The last-minute legislating marked the end of a frenzied week-long special session that included a shattered political deal, at least one positive case of COVID-19, and a Republican boycott.
Not long after lawmakers first convened in Salem on Sept. 20, Kotek announced she’d be reneging on a deal she made with Republicans earlier in the year. Under that deal, Kotek granted GOP members equal say on the House Redistricting Committee, theoretically giving the party veto power over proposals it believed were not fair.
But with Republicans vowing to block Democrats’ proposals, Kotek severed her commitment, arguing the party had not approached the redistricting process in good faith.

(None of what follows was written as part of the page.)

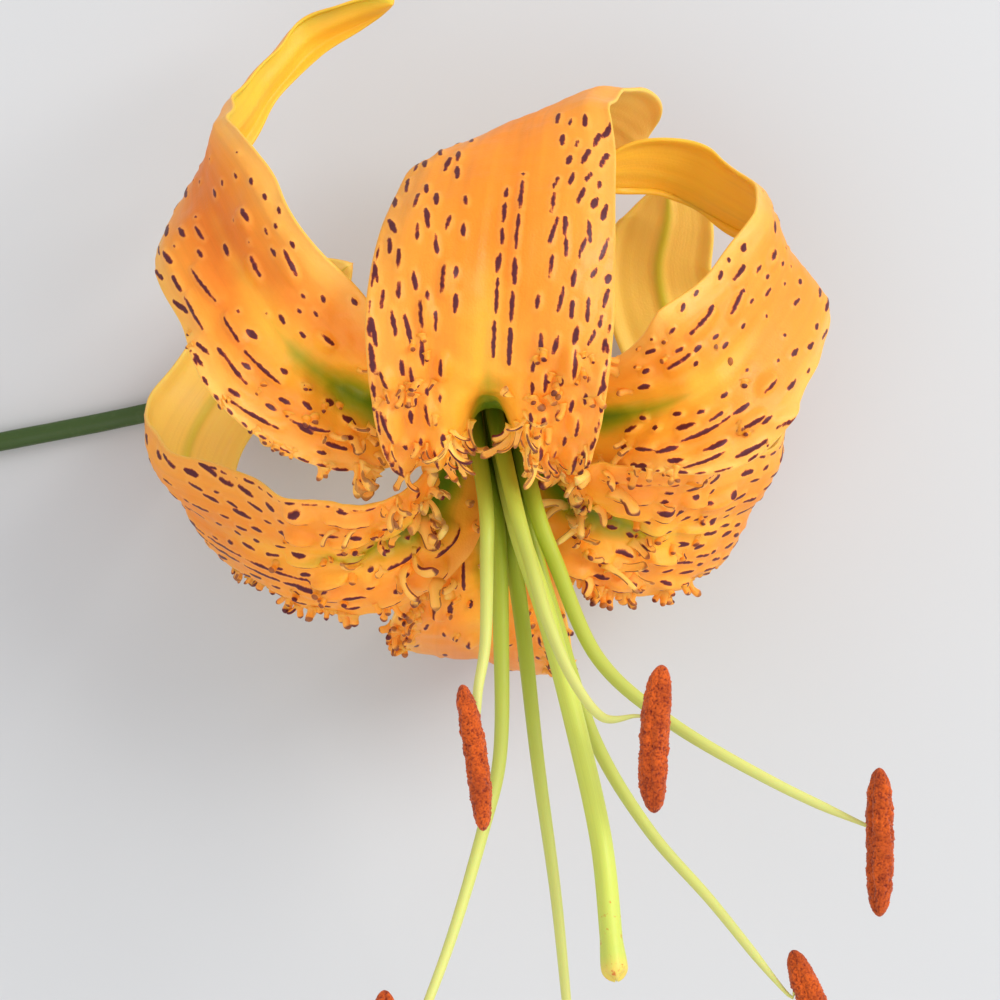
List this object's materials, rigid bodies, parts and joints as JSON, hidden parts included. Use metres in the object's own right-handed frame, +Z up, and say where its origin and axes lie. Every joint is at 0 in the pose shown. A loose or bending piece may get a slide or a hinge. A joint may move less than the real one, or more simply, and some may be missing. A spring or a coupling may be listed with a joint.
{
  "type": "cut lily flower",
  "caption": "Cut orange turk's-cap lily, one nodding flower with curled spotted tepals, long stamens and a bare stem.",
  "frame": {"origin": "middle of the bounding box on the ground the flower lies on", "axes": "+Z up from the ground; the cut stem runs out to -X; the stamens reach towards -Y and up"},
  "size_m": [0.138, 0.1164, 0.0582],
  "materials": {
    "tepal_inner": "satin",
    "tepal_outer": "satin",
    "filament": "satin",
    "anther": "matte",
    "pistil": "satin",
    "stem": "satin"
  },
  "bodies": {
    "root": {"tepal_inner_top": "tepal_inner", "tepal_inner_left": "tepal_inner", "tepal_inner_right": "tepal_inner", "tepal_outer_left": "tepal_outer", "tepal_outer_right": "tepal_outer", "tepal_outer_bottom": "tepal_outer", "filament_1": "filament", "filament_2": "filament", "filament_3": "filament", "filament_4": "filament", "filament_5": "filament", "filament_6": "filament", "anther_1": "anther", "anther_2": "anther", "anther_3": "anther", "anther_4": "anther", "anther_5": "anther", "anther_6": "anther", "pistil": "pistil", "stem": "stem"}
  },
  "joints": []
}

She instead announced new redistricting committees designed to speed through Democrats’ plans.
The maneuver enraged Republicans, and seemed to guarantee they would give up on the session and go home. But before their decision became clear, COVID-19 intervened. A Republican lawmaker tested positive for the virus on Tuesday, prompting Kotek to recess the chamber until Saturday morning.
In the meantime, senior leaders in both parties continued talking. When Senate Democrats proposed a plan for reshaping their initial congressional proposal, the two sides neared an agreement Friday night, according to people in both parties. But by Saturday, Republicans evidently decided the new map wasn’t good enough, and refused to attend a floor session.
With the GOP absent, Kotek kept Democrats on the House floor for more than four hours before adjourning until Monday morning. She warned at the time that if the chamber had not reached a quorum by 9:30 a.m., she would end the session -- and the Legislature’s ability to pass political maps.
The redistricting process occurs every 10 years following the U.S. Census. Since its results help dictate which party will lead the state for the next decade, it’s a major focus for lawmakers. But the legislature has had little success over the years.
Since 1910, Oregon lawmakers have succeeded in passing new plans that went into law just twice, most recently in 2011. In other years, plans either failed to pass both chambers, were vetoed by the governor, or were altered by the courts.
With Republicans still angered over the maps passed Monday, a court challenge appears likely. Objections to the congressional map lawmakers passed are due by Oct. 12. Challenges to the legislative maps must be filed by Oct. 25.
By passing maps, the Legislature pre-empted Fagan, who had planned to take input from a “citizen’s commission” if she was tasked with redrawing legislative maps. If lawmakers had failed to pass a new congressional plan, the job would have gone to a panel of five judges selected by Oregon Supreme Court Chief Justice Martha Walters.